Typical cost bands for UK commercial feasibility

Free or nominal screening (£0–£250). Some providers offer a rapid verdict: viable, marginal, or not viable, based on limited inputs. This is useful for filtering a long list of roofs before deeper spend. Stage1Energy’s free screening sits here — a written verdict in three working days, not a substitute for a full dossier.

Fixed-fee feasibility dossier (£1,000–£2,500 per site). A standard commercial rooftop assessment with feasibility-grade generation, financial modelling, engineering flags, and a written recommendation. Stage1Energy charges £1,250 per site for delivery in five working days, with priority delivery at £1,750. Fixed fees suit estates teams who need predictable costs across multiple addresses.

Consultant day rates (£800–£1,500+ per day). Engineering and sustainability consultancies often price feasibility as time and materials. A straightforward warehouse might take two days; a complex multi-roof campus can run longer. Totals are less predictable unless scope is tightly defined.

Installer-led “feasibility” (often £0, bundled). Many installers provide free preliminary assessments ahead of a quote. The work can be thorough, but the commercial model ties it to winning the installation contract. Treat it as sales support, not independent analysis — see feasibility study vs installer quote.

Bespoke portfolio or advisory work (£5,000+). Strategy reviews, tariff optimisation across a fleet, or investment-grade modelling for fund managers sit outside standard per-site feasibility and are priced accordingly.

What you should get for the money

A paid feasibility study at the £1,000–£2,500 level should deliver more than a generation figure on a letterhead.

Expect a defined scope in writing, feasibility-grade annual yield with stated assumptions, self-consumption and export split, payback and NPV or equivalent metrics, screening notes on structure, wind, grid, and planning, and a clear verdict. Human review before release is a reasonable minimum — automated PDFs without oversight are difficult to defend in a board paper.

Review our example report to see how a complete dossier is structured, or read what is in a solar feasibility report for a section-by-section checklist.

Cost drivers that push fees up or down

Site complexity. Flat single-pitch warehouses are faster to assess than multi-level roofs with plant, skylights, and shading from adjacent buildings.

Data quality. Half-hourly consumption data sharpens self-consumption modelling. Estimated load from benchmarks is acceptable at feasibility stage but may widen financial uncertainty.

Portfolio volume. Per-site fees often improve when many assessments are ordered together, though delivery may be scheduled in batches.

Site visits. Remote feasibility using aerial imagery and plans is standard for rooftop PV at this stage. Adding a physical survey increases cost and is usually deferred until after a positive feasibility verdict.

Depth of financial modelling. A simple payback calculation costs less than a 25-year discounted cashflow with sensitivity analysis. Full dossiers typically include the latter.

Speed. Priority turnaround commands a premium. Stage1Energy’s two-working-day option reflects resourcing, not a different analytical standard.

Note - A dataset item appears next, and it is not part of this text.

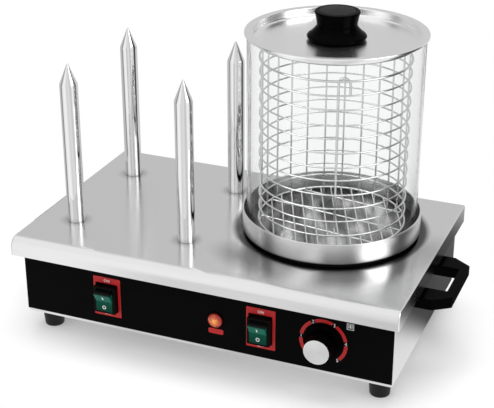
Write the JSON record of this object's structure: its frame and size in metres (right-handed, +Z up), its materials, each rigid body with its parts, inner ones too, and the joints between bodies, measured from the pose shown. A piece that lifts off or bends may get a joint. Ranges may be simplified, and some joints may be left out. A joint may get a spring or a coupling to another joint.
{
  "type": "hot dog spike machine",
  "caption": "Countertop bun warmer: heated upright spikes for buns beside a glass steamer with wire basket and lid, on a steel housing with switches and dial.",
  "frame": {"origin": "on the floor under the middle of the machine's bounding box", "axes": "+Z up, +X to the right of someone facing the controls, +Y to the back"},
  "size_m": [0.5452, 0.3154, 0.4005],
  "materials": {
    "satin_steel": "satin brushed stainless",
    "polished_steel": "polished stainless",
    "wire_steel": "bright wire",
    "zinc_steel": "zinc plated",
    "heater_steel": "dull steel",
    "cast_aluminium": "cast",
    "copper": "drawn copper",
    "panel_black": "gloss black",
    "black_plastic": "gloss",
    "matte_black_plastic": "matte",
    "pale_plastic": "matte",
    "black_rubber": "matte",
    "green_rocker": "translucent green",
    "orange_lens": "translucent orange",
    "silver_cap": "spun",
    "clear_glass": "clear"
  },
  "bodies": {
    "chassis": {"top_cover": "satin_steel", "case_front": "satin_steel", "case_back": "satin_steel", "case_left": "satin_steel", "case_right": "satin_steel", "cover_nuts": "zinc_steel", "base_plate": "satin_steel", "base_screws": "zinc_steel", "front_left_foot": "black_rubber", "front_right_foot": "black_rubber", "rear_left_foot": "black_rubber", "rear_right_foot": "black_rubber", "foot_screws": "zinc_steel", "foot_nuts": "zinc_steel", "front_panel": "panel_black", "left_handle": "black_plastic", "right_handle": "black_plastic", "handle_screws": "zinc_steel", "front_left_spike": "polished_steel", "front_right_spike": "polished_steel", "rear_left_spike": "polished_steel", "rear_right_spike": "polished_steel", "spike_heaters": "heater_steel", "spike_washers": "zinc_steel", "spike_nuts": "zinc_steel", "plate_seal": "black_rubber", "hot_plate": "cast_aluminium", "ring_heater": "heater_steel", "pressure_plate": "zinc_steel", "plate_strap": "zinc_steel", "plate_nut": "zinc_steel", "thermostat_body": "pale_plastic", "thermostat_screws": "zinc_steel", "thermostat_bulb": "copper", "bulb_clip": "zinc_steel", "spike_switch_body": "black_plastic", "plate_switch_body": "black_plastic", "lamp_body": "matte_black_plastic", "lamp_lens": "orange_lens", "lamp_nut": "zinc_steel", "cable_gland": "matte_black_plastic", "gland_nut": "matte_black_plastic", "terminal_block": "pale_plastic"},
    "dial": {"thermostat_shaft": "zinc_steel", "dial_knob": "black_plastic", "dial_cap": "silver_cap"},
    "spike_rocker": {"spike_switch_rocker": "green_rocker"},
    "plate_rocker": {"plate_switch_rocker": "green_rocker"},
    "pan": {"water_pan": "polished_steel"},
    "glass": {"glass_cylinder": "clear_glass"},
    "lid": {"lid_dish": "satin_steel", "lid_knob": "black_plastic", "lid_screw": "zinc_steel"},
    "basket": {"basket_uprights": "wire_steel", "basket_rings": "wire_steel", "basket_rims": "wire_steel", "basket_floor": "wire_steel", "basket_braces": "wire_steel", "basket_lifter": "wire_steel"}
  },
  "joints": [
    {"name": "dial_turn", "type": "hinge", "parent": "chassis", "child": "dial", "pos_m": [0.1506, -0.13275, 0.0673], "axis": [0, 1, 0], "range_deg": [0, 280]},
    {"name": "spike_switch_press", "type": "hinge", "parent": "chassis", "child": "spike_rocker", "pos_m": [-0.121, -0.13625, 0.066], "axis": [-1, 0, 0], "range_deg": [0, 28]},
    {"name": "plate_switch_press", "type": "hinge", "parent": "chassis", "child": "plate_rocker", "pos_m": [0.075, -0.13625, 0.066], "axis": [-1, 0, 0], "range_deg": [0, 28]},
    {"name": "pan_lift", "type": "slide", "parent": "chassis", "child": "pan", "axis": [0, 0, 1], "range_m": [0, 0.05]},
    {"name": "glass_lift", "type": "slide", "parent": "pan", "child": "glass", "axis": [0, 0, 1], "range_m": [0, 0.26]},
    {"name": "lid_lift", "type": "slide", "parent": "glass", "child": "lid", "axis": [0, 0, 1], "range_m": [0, 0.36]},
    {"name": "basket_lift", "type": "slide", "parent": "pan", "child": "basket", "axis": [0, 0, 1], "range_m": [0, 0.252]}
  ],
  "couplings": [
    {"joint": "basket_lift", "follows": "lid_lift", "ratio": 0.7}
  ]
}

Hidden costs of skipping feasibility

The cheapest feasibility is not always the one with the lowest invoice. Skipping independent assessment and moving straight to structural surveys, DNO applications, or installer quotes can waste far more.

A structural survey on a roof that cannot economically host PV might cost £2,000–£5,000. A G99 application pursued on a site where export is constrained can absorb weeks of internal time. An installer quote on a marginal roof creates false momentum — teams invest in negotiations before anyone has tested the business case.

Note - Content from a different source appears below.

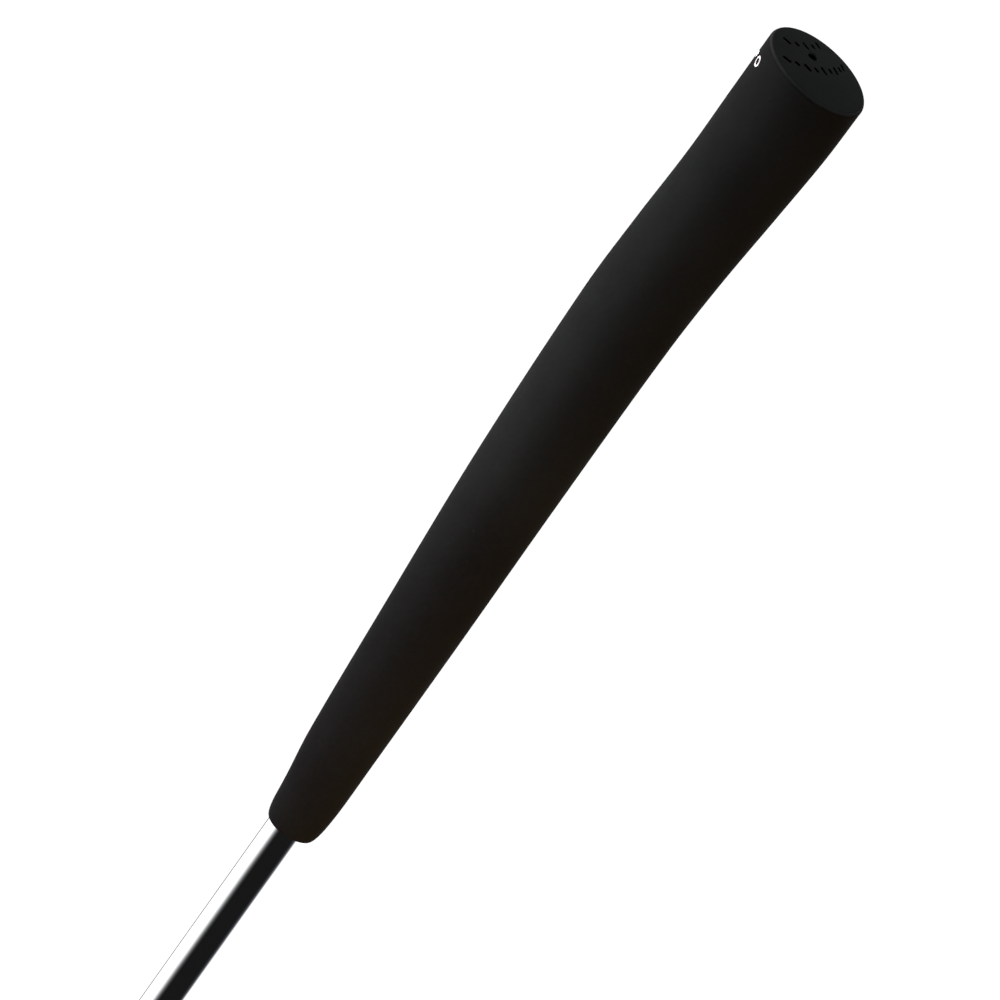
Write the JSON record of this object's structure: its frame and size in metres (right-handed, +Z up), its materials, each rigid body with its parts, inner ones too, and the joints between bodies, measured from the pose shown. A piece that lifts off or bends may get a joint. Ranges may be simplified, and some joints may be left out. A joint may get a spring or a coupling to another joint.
{
  "type": "swing trainer stick",
  "caption": "Weighted golf swing trainer stick: pistol-shaped rubber grip on a chromed tube, with a weighted head and a screwed end cap that holds loose slugs.",
  "frame": {"origin": "centre of the bumper's flat foot, on the tube's axis", "axes": "+Z up the tube towards the butt of the grip; the grip's flat front faces -Y, and YZ is the grip's plane of symmetry"},
  "size_m": [0.0286, 0.0339, 0.6103],
  "materials": {
    "grip_rubber": "matt soft-touch moulded rubber",
    "tape": "creped paper tape",
    "chrome": "bright chrome plate",
    "plug_plastic": "moulded nylon",
    "ferrule_plastic": "polished black",
    "trim_metal": "polished",
    "barrel_steel": "turned and satin nickel plated",
    "sleeve_rubber": "ribbed matt rubber",
    "pin_steel": "oiled spring steel",
    "washer_brass": "plain",
    "spring_steel": "drawn wire",
    "slug_brass": "turned",
    "seal_rubber": "smooth",
    "cap_metal": "turned and satin nickel plated",
    "bumper_rubber": "matt rubber"
  },
  "bodies": {
    "stick": {"grip": "grip_rubber", "grip_tape": "tape", "tube": "chrome", "butt_plug": "plug_plastic", "ferrule": "ferrule_plastic", "trim_ring": "trim_metal", "head_barrel": "barrel_steel", "barrel_sleeve": "sleeve_rubber", "cross_pin": "pin_steel", "spring_washer": "washer_brass", "slug_spring": "spring_steel"},
    "slug_stack": {"slug_upper": "slug_brass", "slug_middle": "slug_brass", "slug_lower": "slug_brass", "cap_seal": "seal_rubber"},
    "screw_cap": {"end_cap": "cap_metal", "bumper": "bumper_rubber"}
  },
  "joints": [
    {"name": "cap_travel", "type": "slide", "parent": "stick", "child": "slug_stack", "axis": [0, 0, -1], "range_m": [0, 0.008], "deforming": ["slug_spring"]},
    {"name": "cap_turn", "type": "hinge", "parent": "slug_stack", "child": "screw_cap", "pos_m": [0, 0, 0.017], "axis": [0, 0, -1], "range_deg": [0, 720]}
  ],
  "couplings": [
    {"joint": "cap_turn", "follows": "cap_travel", "rad_per_m": 1570.8}
  ]
}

Feasibility at £1,250 per site is deliberately priced to be cheaper than the mistakes it prevents.

How to budget across a portfolio

If you manage multiple commercial properties, sequence spend rather than commissioning full studies on every roof at once.

Start with free screening or a light filter on basic criteria: roof area, ownership, lease length, and coarse consumption fit. Advance the strongest candidates to full feasibility. Park marginal sites until tariff, load, or roof works change the economics.

For portfolio approaches, see portfolio solar feasibility screening. Timing matters too — when to order a solar feasibility study covers common trigger points in the year.

Choosing on value, not price alone

The right question is not “what is the cheapest feasibility?” but “what decision does this fee unlock?” If the answer is authorising £50,000 of surveys across five sites, a fixed-fee dossier with transparent methodology is inexpensive insurance.

Compare providers on independence, stated limits of the work, assumptions you can audit, and whether the output is readable by a non-specialist audience. A well-written £1,250 dossier often outperforms a fragmented consultant pack at twice the price.

For an overview of the full commercial solar feasibility process and how Stage1Energy delivers it, start there — then match the fee tier to where you are in the journey.

Procurement and finance sign-off

Facilities and estates teams often need finance approval for feasibility spend before board approval for install spend. A fixed-fee quote at £1,250 per site is easier to route through delegated authority than an open-ended consultant engagement. Attach the example report to internal requisitions so approvers understand deliverables.

Where external funders or joint-venture partners require independent analysis, feasibility invoices and dossiers also satisfy due-diligence requests without triggering full technical advisory mandates. Keep the scope letter and the PDF together in your data room — auditors and asset managers will ask for both.

Questions

FAQ

How much does a Stage1Energy feasibility dossier cost?

£1,250 per site for standard delivery in five working days. Priority delivery in two working days is £1,750. The fee is fixed with written terms — not an open-ended day rate.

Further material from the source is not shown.